→ Required task: List each line holding the string "that".

→ Information supplied:
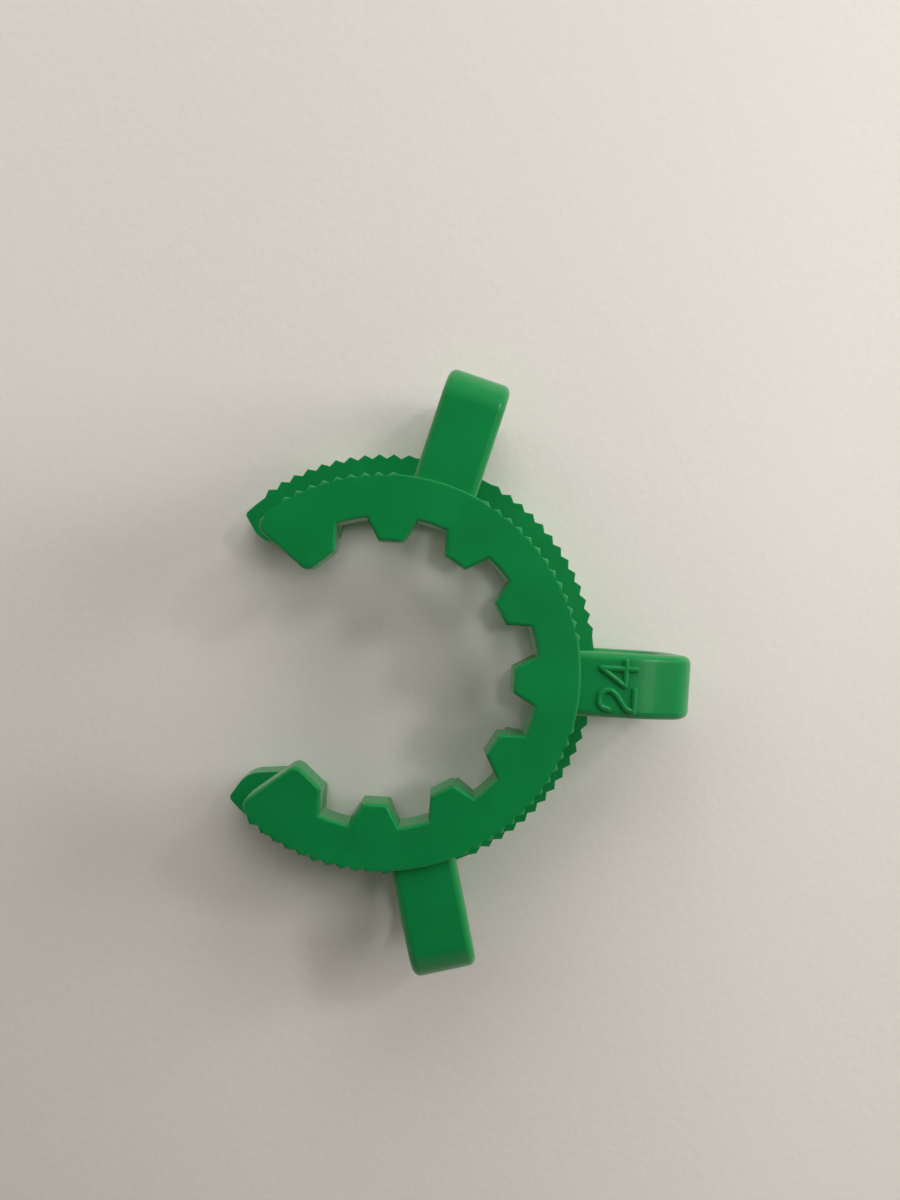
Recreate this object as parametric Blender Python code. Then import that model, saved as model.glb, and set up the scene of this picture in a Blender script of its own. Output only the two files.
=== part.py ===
"""Clip for ground glass joints, moulded in one piece from acetal.

Two open, toothed rings lie one above the other and are joined by three U-shaped spring loops.
The small ring grips the neck of the inner joint and the large ring grips the outer joint behind
its rim, and the loops pull the two together.

The ring axis runs along Z, the mouth of both rings opens towards -X and the middle loop stands
out towards +X. The part lies on the large ring, and its origin is under the middle of its box.
Lengths are in millimetres and angles in degrees up to build_mesh, which makes metres.
"""

import math
from dataclasses import dataclass
from itertools import combinations

import bmesh
import bpy
from mathutils import Matrix

MM = 0.001

# Driving dimensions of the whole clip
HEIGHT = 13.3
RING_THICKNESS = 3.5
LOOP_REACH = 29.0

# Inner teeth, the same seven places on both rings
TOOTH_ANGLES = (90, 60, 30, 0)
TOOTH_TIP_WIDTH = 2.25
TOOTH_BASE_WIDTH = 4.60

# Outer serrations
CREST_PITCH = 4.0
SERRATION_DEPTH = 0.45
PLAIN_WALL_DEPTH = 0.20

# Edges of the rings: the rim of the outside face, and how much of that the edges of its teeth lose
RIM_ROUND = 0.40
TOOTH_EDGE_SHARE = 0.75
ROUND_STEPS = 3

# Spring loops
LOOP_ANGLES = (0, 75, -75)
LOOP_WIDTH = 6.05
LOOP_TAPER = 0.07
LOOP_WALL = 2.20
LOOP_SETBACK = 0.60
LOOP_NOSE_ROUND = 3.20
LOOP_EDGE_ROUND = 0.75
BURIED_LENGTH = 2.40

ARC_STEP = 15.0


@dataclass(frozen=True)
class Ring:
    """One toothed ring: its radii, its place and the plan of its end lugs."""

    base: float
    tooth_radius: float
    root_radius: float
    crest_radius: float
    crest_banks: tuple
    end_angle: float
    lug_corners: tuple
    rounded_face: int

    @property
    def wall_radius(self):
        return self.crest_radius - SERRATION_DEPTH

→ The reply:
Recreate this object as parametric Blender Python code. Then import that model, saved as model.glb, and set up the scene of this picture in a Blender script of its own. Output only the two files.
# Edges of the rings: the rim of the outside face, and how much of that the edges of its teeth lose